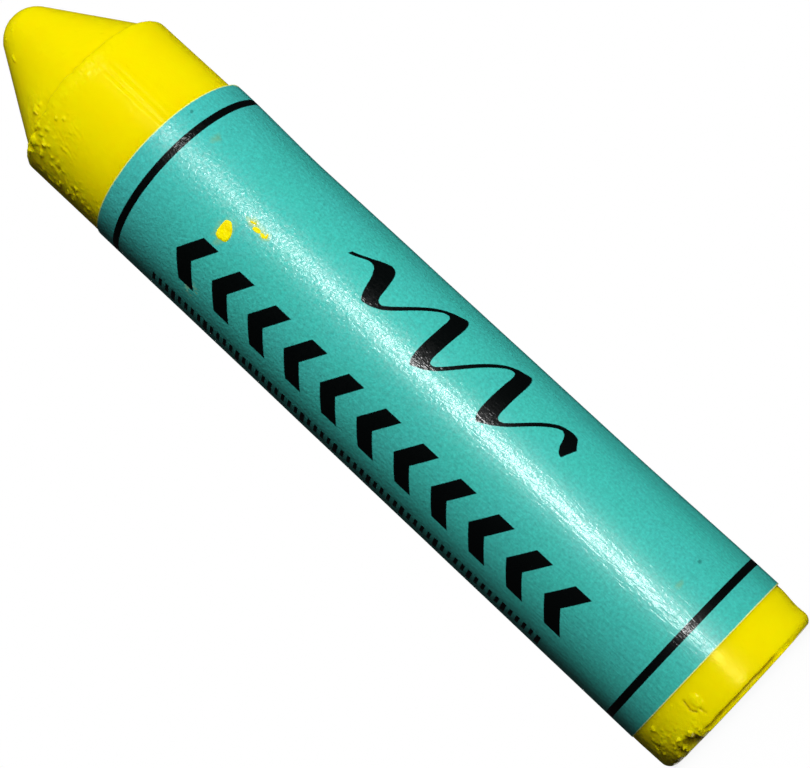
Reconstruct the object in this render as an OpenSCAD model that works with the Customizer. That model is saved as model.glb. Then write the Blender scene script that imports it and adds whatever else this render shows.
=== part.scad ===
// Wax marking stick: a cast stick of yellow wax with a blunt nose, in a paper
// label that is wrapped round its barrel once and pasted down on itself.
// The stick stands on its tail face. The origin is the centre of that face and
// +Z runs along the stick to the tip of its nose.

/* [Barrel] */
// Diameter of the bare wax
stick_d = 22; // [14:0.5:32]
// Length of the barrel, from the tail face to the nose's shoulder
barrel_l = 98.2; // [60:0.1:160]
// Radius of the rounded edge round the tail face
tail_round = 1.2; // [0.4:0.1:3]

/* [Nose] */
// Height of the step from the barrel down to the nose's side
shoulder_step = 0.7; // [0.3:0.05:2]
// Radius of the rounded edge on top of that step
shoulder_round = 0.25; // [0.05:0.05:0.3]
// Angle between the nose's side and the axis
nose_angle = 30; // [20:1:45]
// Radius of the blunt tip
tip_r = 4; // [1:0.1:6]

/* [Label] */
// Bare wax between the tail face and the label
tail_bare = 5.5; // [3:0.1:30]
// Bare wax between the label and the shoulder
nose_bare = 11.7; // [2:0.1:30]
// Thickness of the label's paper
paper_t = 0.1; // [0.05:0.01:0.3]
// Film of paste between the wax and the paper
paste_t = 0.02; // [0.01:0.01:0.1]
// Length of paper that lies on its own first layer
lap_l = 6; // [2:0.5:12]
// Place round the stick where the lap starts to rise, in degrees from +X
lap_angle = -22; // [-180:1:180]

/* [Wear] */
// Width of the largest bite out of the tail's edge
bite_w = 2.2; // [0.6:0.1:4]
// Depth of the flake that is gone from the side, just above the tail
flake_t = 0.2; // [0.1:0.05:0.5]
// Half the width of that flake
flake_r = 1.1; // [0.5:0.1:1.6]

/* [Hidden] */

stick_r = stick_d / 2;
nose_base_r = stick_r - shoulder_step;

// Centre of the tip's ball, which touches the nose's cone all round
tip_z = barrel_l + nose_base_r / tan(nose_angle) - tip_r / sin(nose_angle);

label_l = barrel_l - tail_bare - nose_bare;
sheet_r = stick_r + paste_t;
cover_r = sheet_r + paper_t;
lap_r = cover_r + paper_t;

// The sheet rises over its first layer's edge along a line of this angle round
rise_angle = acos(sheet_r / lap_r);
lap_from = lap_angle + rise_angle;
lap_to = lap_from + lap_l / lap_r * 180 / PI;

// Bites out of the tail's edge: place round the stick and size beside the largest
BITES = [[-131, 1], [-122, 0.6], [-143, 0.5], [-156, 0.35]];

// How far a bite's block is turned before it is pressed into the edge
BITE_TURN = [35, 40, 20];

// The flake: place round the stick and height above the tail face
FLAKE = [-111, 3];
flake_ball_r = (flake_r * flake_r + flake_t * flake_t) / (2 * flake_t);

// Flat steps in a quarter turn of a rounded edge
ROUND_STEPS = 10;

$fn = 96;

function at(r, angle) = [r * cos(angle), r * sin(angle)];

// Points along a round of radius r about c, from one angle to another
function round_points(c, r, from, to) =
    let (steps = max(2, ceil(abs(to - from) / 90 * ROUND_STEPS)))
    [for (i = [0 : steps]) c + at(r, from + (to - from) * i / steps)];

// Half the outline of the stick, from the tail's centre to the tip of the nose
module stick_outline() {
    polygon([
        [0, 0],
        each round_points([stick_r - tail_round, tail_round], tail_round, -90, 0),
        each round_points([stick_r, barrel_l] - [1, 1] * shoulder_round, shoulder_round, 0, 90),
        [nose_base_r, barrel_l],
        each round_points([0, tip_z], tip_r, nose_angle, 90)
    ]);
}

// An angular hollow in the tail's edge, as where a crumb of wax has broken out
module bite(place, size) {
    rotate([0, 0, place]) translate([stick_r, 0, 0]) rotate(BITE_TURN)
        cube(bite_w * size, center = true);
}

// A shallow round hollow in the side, flake_t deep and 2 * flake_r wide
module flake() {
    rotate([0, 0, FLAKE[0]])
        translate([stick_r - flake_t + flake_ball_r, 0, FLAKE[1]])
            sphere(flake_ball_r);
}

module wax_stick() {
    color("gold") difference() {
        rotate_extrude() stick_outline();
        for (b = BITES) bite(b[0], b[1]);
        flake();
    }
}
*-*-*
INSTRUCTIONS TO FOLLOW -> Copy out all of the data exactly, leaving nothing out.

COMPLETE OUTPUT ->
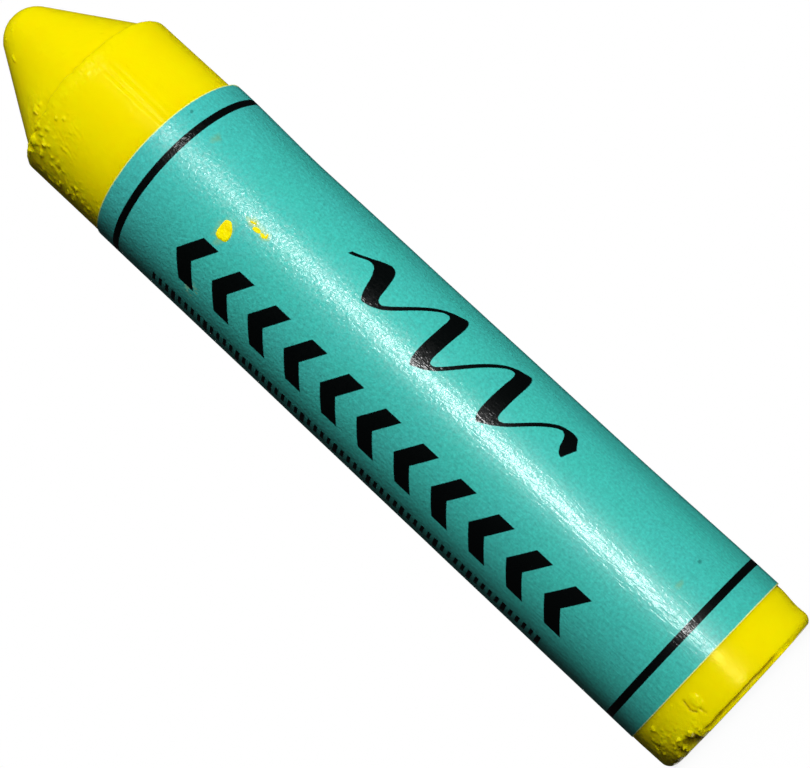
Reconstruct the object in this render as an OpenSCAD model that works with the Customizer. That model is saved as model.glb. Then write the Blender scene script that imports it and adds whatever else this render shows.
=== part.scad ===
// Wax marking stick: a cast stick of yellow wax with a blunt nose, in a paper
// label that is wrapped round its barrel once and pasted down on itself.
// The stick stands on its tail face. The origin is the centre of that face and
// +Z runs along the stick to the tip of its nose.

/* [Barrel] */
// Diameter of the bare wax
stick_d = 22; // [14:0.5:32]
// Length of the barrel, from the tail face to the nose's shoulder
barrel_l = 98.2; // [60:0.1:160]
// Radius of the rounded edge round the tail face
tail_round = 1.2; // [0.4:0.1:3]

/* [Nose] */
// Height of the step from the barrel down to the nose's side
shoulder_step = 0.7; // [0.3:0.05:2]
// Radius of the rounded edge on top of that step
shoulder_round = 0.25; // [0.05:0.05:0.3]
// Angle between the nose's side and the axis
nose_angle = 30; // [20:1:45]
// Radius of the blunt tip
tip_r = 4; // [1:0.1:6]

/* [Label] */
// Bare wax between the tail face and the label
tail_bare = 5.5; // [3:0.1:30]
// Bare wax between the label and the shoulder
nose_bare = 11.7; // [2:0.1:30]
// Thickness of the label's paper
paper_t = 0.1; // [0.05:0.01:0.3]
// Film of paste between the wax and the paper
paste_t = 0.02; // [0.01:0.01:0.1]
// Length of paper that lies on its own first layer
lap_l = 6; // [2:0.5:12]
// Place round the stick where the lap starts to rise, in degrees from +X
lap_angle = -22; // [-180:1:180]

/* [Wear] */
// Width of the largest bite out of the tail's edge
bite_w = 2.2; // [0.6:0.1:4]
// Depth of the flake that is gone from the side, just above the tail
flake_t = 0.2; // [0.1:0.05:0.5]
// Half the width of that flake
flake_r = 1.1; // [0.5:0.1:1.6]

/* [Hidden] */

stick_r = stick_d / 2;
nose_base_r = stick_r - shoulder_step;

// Centre of the tip's ball, which touches the nose's cone all round
tip_z = barrel_l + nose_base_r / tan(nose_angle) - tip_r / sin(nose_angle);

label_l = barrel_l - tail_bare - nose_bare;
sheet_r = stick_r + paste_t;
cover_r = sheet_r + paper_t;
lap_r = cover_r + paper_t;

// The sheet rises over its first layer's edge along a line of this angle round
rise_angle = acos(sheet_r / lap_r);
lap_from = lap_angle + rise_angle;
lap_to = lap_from + lap_l / lap_r * 180 / PI;

// Bites out of the tail's edge: place round the stick and size beside the largest
BITES = [[-131, 1], [-122, 0.6], [-143, 0.5], [-156, 0.35]];

// How far a bite's block is turned before it is pressed into the edge
BITE_TURN = [35, 40, 20];

// The flake: place round the stick and height above the tail face
FLAKE = [-111, 3];
flake_ball_r = (flake_r * flake_r + flake_t * flake_t) / (2 * flake_t);

// Flat steps in a quarter turn of a rounded edge
ROUND_STEPS = 10;

$fn = 96;

function at(r, angle) = [r * cos(angle), r * sin(angle)];

// Points along a round of radius r about c, from one angle to another
function round_points(c, r, from, to) =
    let (steps = max(2, ceil(abs(to - from) / 90 * ROUND_STEPS)))
    [for (i = [0 : steps]) c + at(r, from + (to - from) * i / steps)];

// Half the outline of the stick, from the tail's centre to the tip of the nose
module stick_outline() {
    polygon([
        [0, 0],
        each round_points([stick_r - tail_round, tail_round], tail_round, -90, 0),
        each round_points([stick_r, barrel_l] - [1, 1] * shoulder_round, shoulder_round, 0, 90),
        [nose_base_r, barrel_l],
        each round_points([0, tip_z], tip_r, nose_angle, 90)
    ]);
}

// An angular hollow in the tail's edge, as where a crumb of wax has broken out
module bite(place, size) {
    rotate([0, 0, place]) translate([stick_r, 0, 0]) rotate(BITE_TURN)
        cube(bite_w * size, center = true);
}

// A shallow round hollow in the side, flake_t deep and 2 * flake_r wide
module flake() {
    rotate([0, 0, FLAKE[0]])
        translate([stick_r - flake_t + flake_ball_r, 0, FLAKE[1]])
            sphere(flake_ball_r);
}

module wax_stick() {
    color("gold") difference() {
        rotate_extrude() stick_outline();
        for (b = BITES) bite(b[0], b[1]);
        flake();
    }
}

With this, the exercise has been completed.